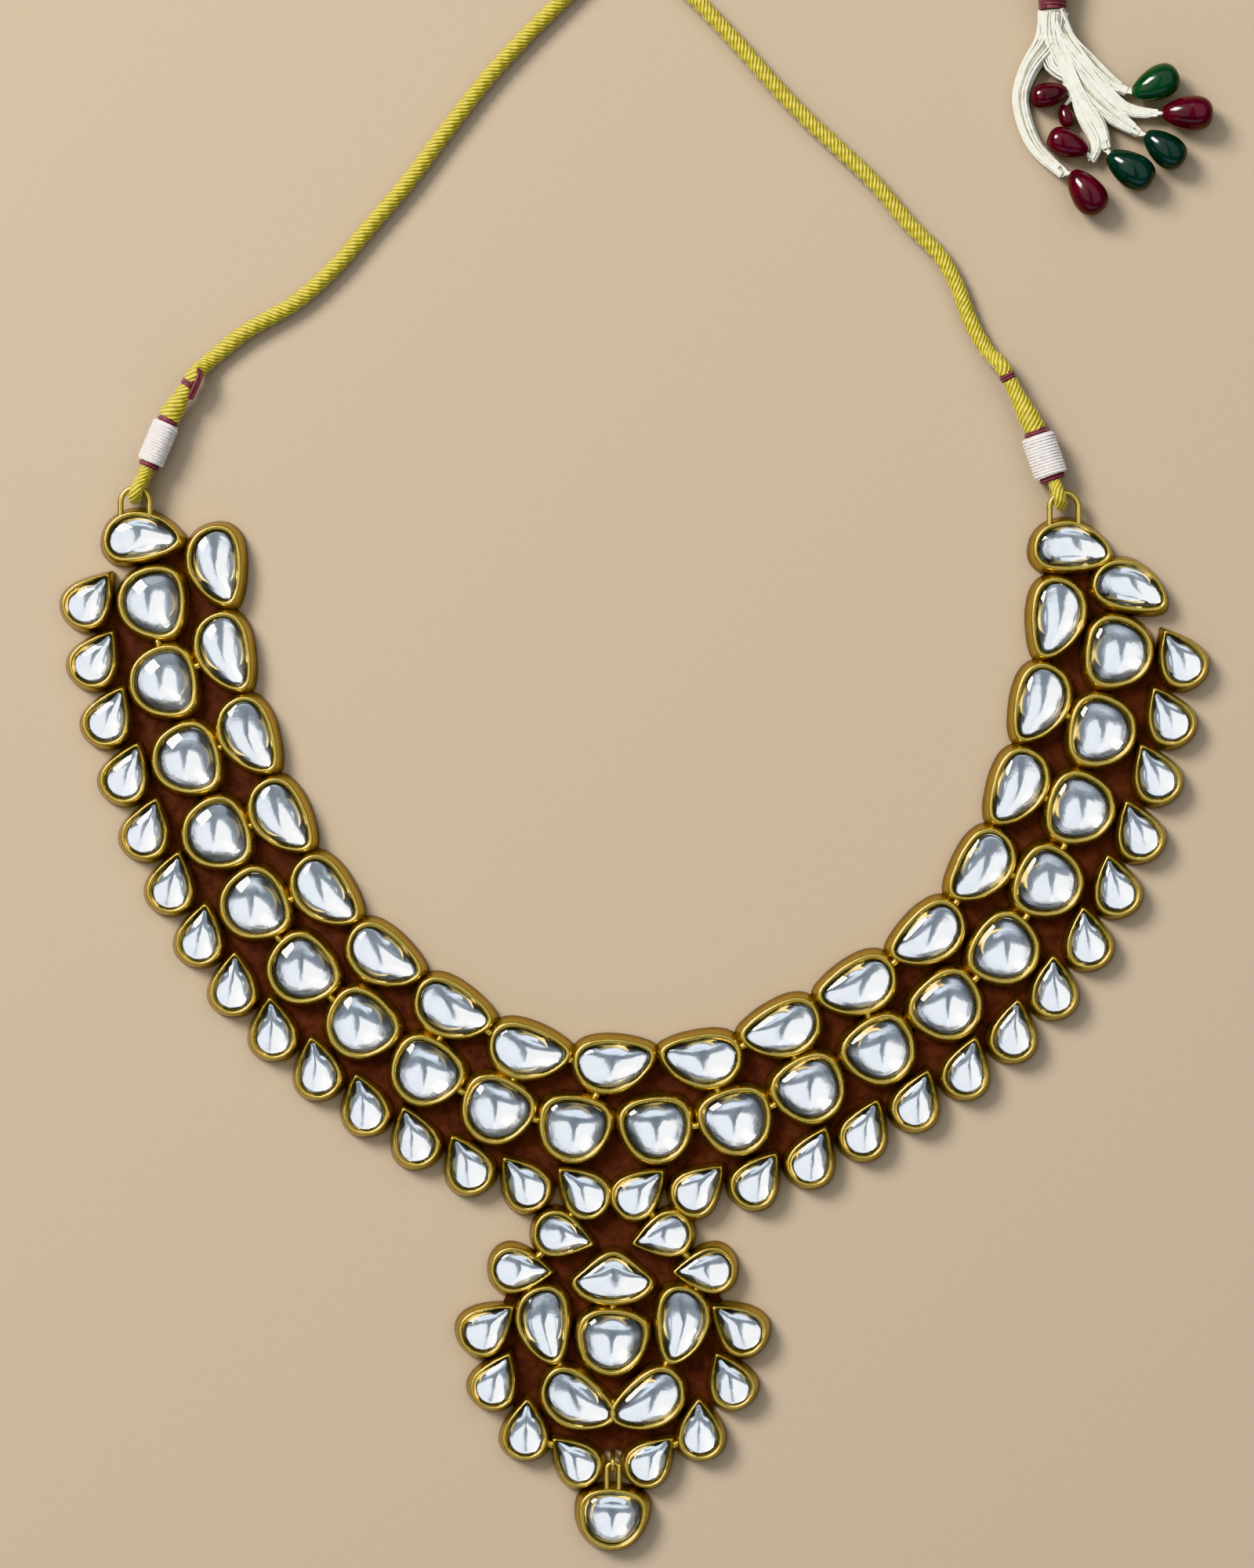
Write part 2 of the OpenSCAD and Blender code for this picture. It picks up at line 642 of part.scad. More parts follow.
// Profile of a drop bead, from its thread end to its round end
BEAD = [[0, 0], [0.32, 0.02], [0.66, 0.18], [0.9, 0.4], [1, 0.64], [0.86, 0.85], [0.5, 0.97], [0, 1]];
module bead(b) {
    l = bead_l * b[3];
    r = bead_d * b[3] / 2;
    translate([b[0], b[1], r])
        rotate(b[2])
            rotate([0, 90, 0])
                translate([0, 0, -l / 2])
                    rotate_extrude()
                        polygon([for (p = BEAD) [p[0] * r, p[1] * l]]);
}

function numbered(name, n) = [for (i = [1:n]) str(name, i < 10 ? "_0" : "_", i)];
inner_cells = concat(left_end, inner_row, right_end);
INNER_NAMES = numbered("inner_stone", len(inner_cells));
MIDDLE_NAMES = numbered("middle_stone", len(middle_row));

gold_frame();
drop_setting();
for (i = [0:len(inner_cells) - 1])
    gem(inner_cells[i]);
for (i = [0:len(middle_row) - 1])
    gem(middle_row[i]);
gems(outer_row);  // outer_stones
gems(pendant);  // pendant_stones
gem(bottom_cell);  // drop_stone
splice(0);  // left_splice
splice(1);  // right_splice
whipping(0);  // left_whipping
whipping(1);  // right_whipping
ties(0);  // left_ties
ties(1);  // right_ties
cord_left();
cord_right();
slider();
tassel_neck();
tassel_skirt();
color("darkred") for (b = concat(RED_BEADS, [DARK_BEAD])) bead(b);  // red_beads
color("darkgreen") for (b = GREEN_BEADS) bead(b);  // green_beads
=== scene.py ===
# %% [markdown]
# # A kundan bib necklace on its silk dori
#
# This notebook dresses a CAD model of a bridal bib: three soldered rows of foiled glass
# stones in yellow gold, a leaf pendant with a hanging drop, and a silk tie cord (dori)
# with a slider and a beaded tassel. The CAD model says where everything is, in metres,
# and each cell here replaces one plain solid with the piece that a jeweller would make.

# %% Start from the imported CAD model
import math

import bpy
import numpy as np
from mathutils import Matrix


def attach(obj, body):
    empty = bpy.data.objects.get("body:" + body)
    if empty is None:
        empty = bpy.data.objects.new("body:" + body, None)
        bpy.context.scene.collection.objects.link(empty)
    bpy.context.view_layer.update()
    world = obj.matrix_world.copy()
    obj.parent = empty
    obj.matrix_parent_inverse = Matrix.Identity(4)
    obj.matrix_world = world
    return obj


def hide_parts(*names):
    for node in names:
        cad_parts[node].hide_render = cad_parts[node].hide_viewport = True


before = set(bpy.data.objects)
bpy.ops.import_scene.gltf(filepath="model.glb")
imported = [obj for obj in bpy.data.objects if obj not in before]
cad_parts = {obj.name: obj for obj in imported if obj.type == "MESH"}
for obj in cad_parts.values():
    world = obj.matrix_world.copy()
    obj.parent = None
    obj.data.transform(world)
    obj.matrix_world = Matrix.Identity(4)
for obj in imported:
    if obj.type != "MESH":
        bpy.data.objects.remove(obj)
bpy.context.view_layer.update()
MM = 0.001

# %% [markdown]
# ## Camera, floor and light
#
# The necklace lies flat and is seen straight from above, so the camera looks down with a
# long lens, which keeps the rows free of perspective. Polished stones and gold show what
# is around them more than their own colour. Two wide soft boxes hang in a V over the top
# of the picture: each stone's foil then shows a bright lower half with a grey stem
# between the two boxes, and a dark patch above, where the V opens. A flat sky alone would
# leave the stones as empty grey plates.

# %% Camera straight above, framed on the picture's 208 by 260 mm
PICTURE_MIDDLE = (2.34 * MM, 47.45 * MM)
PICTURE_HEIGHT = 260 * MM
LENS, SENSOR = 90, 36


def show(name, data):
    """A new object, linked to the scene."""
    made = bpy.data.objects.new(name, data)
    bpy.context.scene.collection.objects.link(made)
    return made


camera_data = bpy.data.cameras.new("camera")
camera_data.sensor_fit = "VERTICAL"
camera_data.sensor_height = SENSOR
camera_data.lens = LENS
camera_data.clip_start = 0.01
camera = show("camera", camera_data)
camera.location = (*PICTURE_MIDDLE, PICTURE_HEIGHT * LENS / SENSOR)
bpy.context.scene.camera = camera
print("camera height:", round(camera.location.z, 3), "m")


# %% Materials from a few named values
def finish(name, color, roughness=0.5, metallic=0.0, **sockets):
    material = bpy.data.materials.new(name)
    material.use_nodes = True
    shader = material.node_tree.nodes["Principled BSDF"]
    shader.inputs["Base Color"].default_value = (*color, 1)
    shader.inputs["Roughness"].default_value = roughness
    shader.inputs["Metallic"].default_value = metallic
    for socket, value in sockets.items():
        shader.inputs[socket.replace("_", " ")].default_value = value
    return material


def add_node(material, kind, inputs=None, **settings):
    made = material.node_tree.nodes.new(kind)
    for key, value in settings.items():
        setattr(made, key, value)
    for key, value in (inputs or {}).items():
        if isinstance(value, bpy.types.NodeSocket):
            material.node_tree.links.new(value, made.inputs[key])
        else:
            made.inputs[key].default_value = value
    return made


def wire(material, output, socket):
    shader = material.node_tree.nodes["Principled BSDF"]
    material.node_tree.links.new(output, shader.inputs[socket])


def ramp(material, factor, *stops):
    made = add_node(material, "ShaderNodeValToRGB", {"Fac": factor})
    for i, (place, color) in enumerate(stops):
        stop = made.color_ramp.elements[i] if i < 2 else made.color_ramp.elements.new(place)
        stop.position = place
        stop.color = (*color, 1)
    return made.outputs["Color"]


def object_noise(material, scale, detail=3.0, roughness=0.5):
    place = add_node(material, "ShaderNodeTexCoord").outputs["Object"]
    values = {"Vector": place, "Scale": scale, "Detail": detail, "Roughness": roughness}
    return add_node(material, "ShaderNodeTexNoise", values).outputs["Fac"]


def arithmetic(material, operation, first, second=0.0):
    return add_node(material, "ShaderNodeMath", {0: first, 1: second}, operation=operation).outputs[0]


def rescaled(material, value, low, high, new_low, new_high):
    values = {"Value": value, "From Min": low, "From Max": high, "To Min": new_low, "To Max": new_high}
    return add_node(material, "ShaderNodeMapRange", values).outputs[0]


def bumped(material, height, strength, distance):
    values = {"Height": height, "Strength": strength, "Distance": distance}
    wire(material, add_node(material, "ShaderNodeBump", values).outputs["Normal"], "Normal")


# %% The pale floor
FLOOR_HALF, FLOOR_Z = 3.0, -0.0001
floor_finish = finish("pale floor", (0.36, 0.285, 0.205), roughness=0.9)
bumped(floor_finish, object_noise(floor_finish, 900.0), 0.15, 0.0003)
floor_corners = [(x * FLOOR_HALF, y * FLOOR_HALF, 0) for x, y in ((-1, -1), (1, -1), (1, 1), (-1, 1))]
floor_mesh = bpy.data.meshes.new("floor")
floor_mesh.from_pydata(floor_corners, [], [(0, 1, 2, 3)])
floor_mesh.materials.append(floor_finish)
floor = show("floor", floor_mesh)
floor.location.z = FLOOR_Z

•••

# WRITTEN TASK:
Transcribe precisely the lines between the one that contains "in imported if" and the one that contains "bpy.data.objects.remove(obj)", counting those two lines as part of the range.

# THE COMPLETED TASK:
cad_parts = {obj.name: obj for obj in imported if obj.type == "MESH"}
for obj in cad_parts.values():
    world = obj.matrix_world.copy()
    obj.parent = None
    obj.data.transform(world)
    obj.matrix_world = Matrix.Identity(4)
for obj in imported:
    if obj.type != "MESH":
        bpy.data.objects.remove(obj)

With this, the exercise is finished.